En plus d’être original, ce concept permet de créer des puzzles vraiment complexes tout en restant accessible. Parce qu’avec une seule mécanique au cœur du gameplay, la solution ne peut venir que d’une seule façon. Ça peut être un défaut comme une qualité : à ma connaissance, il est impossible de résoudre une énigme autrement que de la façon dont l’a imaginé son créateur. Ça peut paraître rigide, comme ça peut aider à débloquer un problème parce qu’il n’y a qu’une seule solution possible, basée sur l’entropie. Non, le vrai problème, c’est que les énigmes finissent par toute se ressembler. J’ai eu l’impression au cours de l’aventure de toujours devoir réfléchir de la même façon, et ce, malgré la venue de nouveaux outils. Comme la logique reste globalement la même, les solutions restent elles aussi similaires. Attention toutefois, le jeu n’est pas simple pour autant – surtout pour les non-initiés –, même s’il ne présente pas une difficulté aussi grande que The Talos Principle ou The Witness. Il est du même acabit que Portal, son inspiration directe.
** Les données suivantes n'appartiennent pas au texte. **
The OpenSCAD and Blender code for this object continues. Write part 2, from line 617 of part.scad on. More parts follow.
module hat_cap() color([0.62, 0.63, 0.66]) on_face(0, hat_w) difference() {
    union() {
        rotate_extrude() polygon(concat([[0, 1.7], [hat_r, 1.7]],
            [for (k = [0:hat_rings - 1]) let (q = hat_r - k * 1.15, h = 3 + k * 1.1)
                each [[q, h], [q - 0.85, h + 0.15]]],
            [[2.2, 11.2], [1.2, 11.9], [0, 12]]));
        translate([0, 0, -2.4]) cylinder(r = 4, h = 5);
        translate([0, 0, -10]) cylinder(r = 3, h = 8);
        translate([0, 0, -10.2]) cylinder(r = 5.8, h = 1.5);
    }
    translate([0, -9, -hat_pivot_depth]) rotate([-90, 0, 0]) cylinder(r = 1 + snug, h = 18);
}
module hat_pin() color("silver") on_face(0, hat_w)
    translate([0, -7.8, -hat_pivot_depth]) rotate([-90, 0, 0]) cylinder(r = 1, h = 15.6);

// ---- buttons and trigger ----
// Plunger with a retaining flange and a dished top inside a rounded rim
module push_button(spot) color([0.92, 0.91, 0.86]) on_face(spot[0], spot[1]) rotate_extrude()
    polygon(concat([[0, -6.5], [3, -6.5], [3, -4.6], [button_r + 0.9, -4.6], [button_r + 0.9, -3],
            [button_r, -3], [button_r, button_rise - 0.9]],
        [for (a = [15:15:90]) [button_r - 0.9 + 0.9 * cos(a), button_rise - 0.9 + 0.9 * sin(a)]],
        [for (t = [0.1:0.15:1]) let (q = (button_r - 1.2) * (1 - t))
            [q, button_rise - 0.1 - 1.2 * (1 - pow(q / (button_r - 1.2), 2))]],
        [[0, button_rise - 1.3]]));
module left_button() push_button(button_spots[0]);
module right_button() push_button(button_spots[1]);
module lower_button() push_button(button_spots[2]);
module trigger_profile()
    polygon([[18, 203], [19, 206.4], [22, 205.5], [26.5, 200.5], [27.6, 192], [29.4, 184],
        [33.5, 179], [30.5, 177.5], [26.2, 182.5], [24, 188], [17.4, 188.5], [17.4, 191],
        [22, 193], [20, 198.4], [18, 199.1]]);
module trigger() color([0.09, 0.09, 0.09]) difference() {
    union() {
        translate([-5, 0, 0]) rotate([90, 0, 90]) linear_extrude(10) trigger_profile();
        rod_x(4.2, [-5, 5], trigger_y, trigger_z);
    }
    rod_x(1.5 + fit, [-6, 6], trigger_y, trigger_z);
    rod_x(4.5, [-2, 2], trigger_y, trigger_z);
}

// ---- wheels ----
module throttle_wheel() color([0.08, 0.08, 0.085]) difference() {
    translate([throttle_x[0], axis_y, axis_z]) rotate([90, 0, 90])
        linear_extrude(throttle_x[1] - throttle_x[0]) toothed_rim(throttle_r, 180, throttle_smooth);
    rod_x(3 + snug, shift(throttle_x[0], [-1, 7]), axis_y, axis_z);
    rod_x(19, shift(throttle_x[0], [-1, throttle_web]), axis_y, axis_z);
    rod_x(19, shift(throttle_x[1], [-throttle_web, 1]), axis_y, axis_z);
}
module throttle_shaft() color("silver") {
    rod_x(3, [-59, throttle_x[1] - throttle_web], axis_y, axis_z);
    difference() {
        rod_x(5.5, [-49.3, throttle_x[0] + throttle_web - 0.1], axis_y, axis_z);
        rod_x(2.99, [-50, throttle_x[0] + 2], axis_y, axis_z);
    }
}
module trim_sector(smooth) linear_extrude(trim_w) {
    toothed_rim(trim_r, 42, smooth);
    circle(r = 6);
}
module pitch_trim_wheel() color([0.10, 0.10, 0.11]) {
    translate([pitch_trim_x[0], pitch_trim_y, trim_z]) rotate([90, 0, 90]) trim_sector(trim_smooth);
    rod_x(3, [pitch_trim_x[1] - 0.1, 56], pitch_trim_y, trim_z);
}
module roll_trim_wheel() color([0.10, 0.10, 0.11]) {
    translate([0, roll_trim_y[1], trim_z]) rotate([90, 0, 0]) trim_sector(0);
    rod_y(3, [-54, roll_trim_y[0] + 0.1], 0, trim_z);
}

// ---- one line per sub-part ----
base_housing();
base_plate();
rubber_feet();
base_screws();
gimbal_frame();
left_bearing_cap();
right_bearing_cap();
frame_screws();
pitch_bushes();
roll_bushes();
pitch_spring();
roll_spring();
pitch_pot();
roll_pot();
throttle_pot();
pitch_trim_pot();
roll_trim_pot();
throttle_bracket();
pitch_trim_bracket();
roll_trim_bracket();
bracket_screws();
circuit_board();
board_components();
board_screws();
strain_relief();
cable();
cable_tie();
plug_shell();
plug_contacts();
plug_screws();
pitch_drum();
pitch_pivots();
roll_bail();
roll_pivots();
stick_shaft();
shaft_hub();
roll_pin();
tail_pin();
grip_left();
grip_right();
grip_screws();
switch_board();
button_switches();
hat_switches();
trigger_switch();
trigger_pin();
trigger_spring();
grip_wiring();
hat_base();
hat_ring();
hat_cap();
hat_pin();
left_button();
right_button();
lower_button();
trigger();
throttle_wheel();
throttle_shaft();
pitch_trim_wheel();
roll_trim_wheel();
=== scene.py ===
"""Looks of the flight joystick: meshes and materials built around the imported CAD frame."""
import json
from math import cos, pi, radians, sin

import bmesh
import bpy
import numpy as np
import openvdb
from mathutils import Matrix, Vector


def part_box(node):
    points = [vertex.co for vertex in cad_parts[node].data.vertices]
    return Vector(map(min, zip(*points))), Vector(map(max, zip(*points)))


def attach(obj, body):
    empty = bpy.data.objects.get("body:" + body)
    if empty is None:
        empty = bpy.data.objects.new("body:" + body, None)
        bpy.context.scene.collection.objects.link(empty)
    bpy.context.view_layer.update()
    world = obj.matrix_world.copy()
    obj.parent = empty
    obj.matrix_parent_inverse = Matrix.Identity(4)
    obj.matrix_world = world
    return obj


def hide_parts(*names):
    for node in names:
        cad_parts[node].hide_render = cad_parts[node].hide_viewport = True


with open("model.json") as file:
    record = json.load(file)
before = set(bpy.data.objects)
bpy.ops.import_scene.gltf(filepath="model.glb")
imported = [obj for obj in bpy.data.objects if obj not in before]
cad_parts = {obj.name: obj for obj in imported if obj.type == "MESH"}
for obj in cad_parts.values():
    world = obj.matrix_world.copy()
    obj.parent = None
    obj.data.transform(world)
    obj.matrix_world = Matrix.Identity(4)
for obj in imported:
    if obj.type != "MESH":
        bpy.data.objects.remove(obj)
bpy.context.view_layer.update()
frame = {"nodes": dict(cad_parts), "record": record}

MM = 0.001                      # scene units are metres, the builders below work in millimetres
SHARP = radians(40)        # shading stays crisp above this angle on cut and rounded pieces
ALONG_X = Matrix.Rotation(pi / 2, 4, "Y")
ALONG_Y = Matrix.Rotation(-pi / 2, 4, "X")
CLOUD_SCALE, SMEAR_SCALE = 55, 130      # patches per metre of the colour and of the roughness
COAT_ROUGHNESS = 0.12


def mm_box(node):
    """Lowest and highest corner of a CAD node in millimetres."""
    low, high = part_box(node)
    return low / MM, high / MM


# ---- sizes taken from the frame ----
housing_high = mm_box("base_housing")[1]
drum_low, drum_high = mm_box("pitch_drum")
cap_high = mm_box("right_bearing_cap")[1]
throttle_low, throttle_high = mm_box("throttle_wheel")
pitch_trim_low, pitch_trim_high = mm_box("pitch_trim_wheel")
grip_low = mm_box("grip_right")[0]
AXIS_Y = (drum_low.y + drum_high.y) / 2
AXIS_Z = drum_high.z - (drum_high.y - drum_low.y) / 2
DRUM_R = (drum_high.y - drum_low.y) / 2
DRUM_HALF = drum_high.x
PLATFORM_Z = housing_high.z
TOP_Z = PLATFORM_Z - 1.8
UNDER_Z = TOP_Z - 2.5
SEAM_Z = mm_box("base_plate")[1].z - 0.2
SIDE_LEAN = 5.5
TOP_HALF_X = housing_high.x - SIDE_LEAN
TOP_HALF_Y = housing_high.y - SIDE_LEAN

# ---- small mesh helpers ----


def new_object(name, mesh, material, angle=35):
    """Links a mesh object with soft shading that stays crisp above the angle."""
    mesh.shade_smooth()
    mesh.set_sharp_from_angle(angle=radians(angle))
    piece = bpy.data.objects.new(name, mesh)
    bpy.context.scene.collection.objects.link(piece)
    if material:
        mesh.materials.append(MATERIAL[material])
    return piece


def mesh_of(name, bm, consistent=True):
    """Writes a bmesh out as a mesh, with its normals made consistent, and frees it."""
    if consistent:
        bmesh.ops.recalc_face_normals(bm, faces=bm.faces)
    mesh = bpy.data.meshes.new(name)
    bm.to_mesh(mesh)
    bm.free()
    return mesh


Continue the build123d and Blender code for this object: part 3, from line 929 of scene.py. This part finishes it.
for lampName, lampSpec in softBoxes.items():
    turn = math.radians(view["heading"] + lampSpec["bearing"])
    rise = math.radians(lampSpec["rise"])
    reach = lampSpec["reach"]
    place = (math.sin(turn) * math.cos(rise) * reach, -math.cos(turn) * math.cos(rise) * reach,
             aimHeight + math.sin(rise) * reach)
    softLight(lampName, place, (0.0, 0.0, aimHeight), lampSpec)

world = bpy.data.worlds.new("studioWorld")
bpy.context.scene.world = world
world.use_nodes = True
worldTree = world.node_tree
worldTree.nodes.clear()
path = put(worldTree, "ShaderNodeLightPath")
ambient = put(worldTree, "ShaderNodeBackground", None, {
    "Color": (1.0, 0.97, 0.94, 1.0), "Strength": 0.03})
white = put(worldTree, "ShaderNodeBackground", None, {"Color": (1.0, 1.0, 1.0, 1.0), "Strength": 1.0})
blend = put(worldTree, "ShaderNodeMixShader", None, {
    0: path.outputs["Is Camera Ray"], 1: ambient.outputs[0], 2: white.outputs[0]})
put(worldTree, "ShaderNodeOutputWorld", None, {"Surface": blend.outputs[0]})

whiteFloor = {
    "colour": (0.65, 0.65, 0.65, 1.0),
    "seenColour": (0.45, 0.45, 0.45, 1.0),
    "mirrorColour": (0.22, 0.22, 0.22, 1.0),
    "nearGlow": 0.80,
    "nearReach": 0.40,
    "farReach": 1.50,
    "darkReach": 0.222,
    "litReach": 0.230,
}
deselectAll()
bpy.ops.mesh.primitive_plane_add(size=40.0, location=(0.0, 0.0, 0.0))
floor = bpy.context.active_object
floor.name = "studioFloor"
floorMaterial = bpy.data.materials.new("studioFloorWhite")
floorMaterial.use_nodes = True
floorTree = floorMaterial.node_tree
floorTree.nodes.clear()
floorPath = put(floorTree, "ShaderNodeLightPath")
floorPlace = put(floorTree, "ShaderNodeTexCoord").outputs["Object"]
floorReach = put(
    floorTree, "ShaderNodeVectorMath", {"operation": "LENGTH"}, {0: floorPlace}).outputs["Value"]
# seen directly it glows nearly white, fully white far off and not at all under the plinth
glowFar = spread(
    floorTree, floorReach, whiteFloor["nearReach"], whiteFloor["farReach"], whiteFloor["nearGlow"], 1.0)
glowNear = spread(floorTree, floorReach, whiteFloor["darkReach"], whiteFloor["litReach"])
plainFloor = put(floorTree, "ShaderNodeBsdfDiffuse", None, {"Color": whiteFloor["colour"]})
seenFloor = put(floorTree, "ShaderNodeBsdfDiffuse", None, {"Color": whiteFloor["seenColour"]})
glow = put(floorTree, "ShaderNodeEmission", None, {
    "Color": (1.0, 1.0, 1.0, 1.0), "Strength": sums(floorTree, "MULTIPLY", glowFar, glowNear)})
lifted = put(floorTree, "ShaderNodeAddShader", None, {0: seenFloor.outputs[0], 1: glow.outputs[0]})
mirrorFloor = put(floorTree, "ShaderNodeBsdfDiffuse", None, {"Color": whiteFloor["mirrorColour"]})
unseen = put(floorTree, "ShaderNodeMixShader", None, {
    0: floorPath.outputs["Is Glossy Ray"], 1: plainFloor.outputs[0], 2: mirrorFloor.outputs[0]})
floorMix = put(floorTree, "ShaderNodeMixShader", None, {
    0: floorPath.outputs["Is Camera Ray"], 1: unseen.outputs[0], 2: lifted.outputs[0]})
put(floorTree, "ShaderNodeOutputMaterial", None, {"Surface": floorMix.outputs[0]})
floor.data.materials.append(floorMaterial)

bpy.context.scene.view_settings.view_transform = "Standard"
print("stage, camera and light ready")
J’aurais aimé m’arrêter là, mais le studio Stubby Games a eu la mauvaise idée d’intégrer des phases « d’action ». En effet, des petites tourelles viendront vous tirer dessus à partir d’un certain moment, et autant dire que ces passages font partie des pires du jeu. Au-delà de ne rien apporter – il suffit de rembobiner leurs projectiles pour en venir à bout –, elles viendront parfois vous incommoder durant vos phases de réflexion. Si réfléchir sous la contrainte devait théoriquement apporter un peu de piquant, ça ne confère en réalité que de la frustration et accable plus que ça n’intéresse. En ajoutant le fait qu’Aria bouge comme un 33 tonnes à reculons et qu’elle ne saute pas bien haut, on a vite fait de pester contre cette idée. The Entropy Centre a peut-être voulu un peu trop s’inspirer de Portal sur ce coup-ci.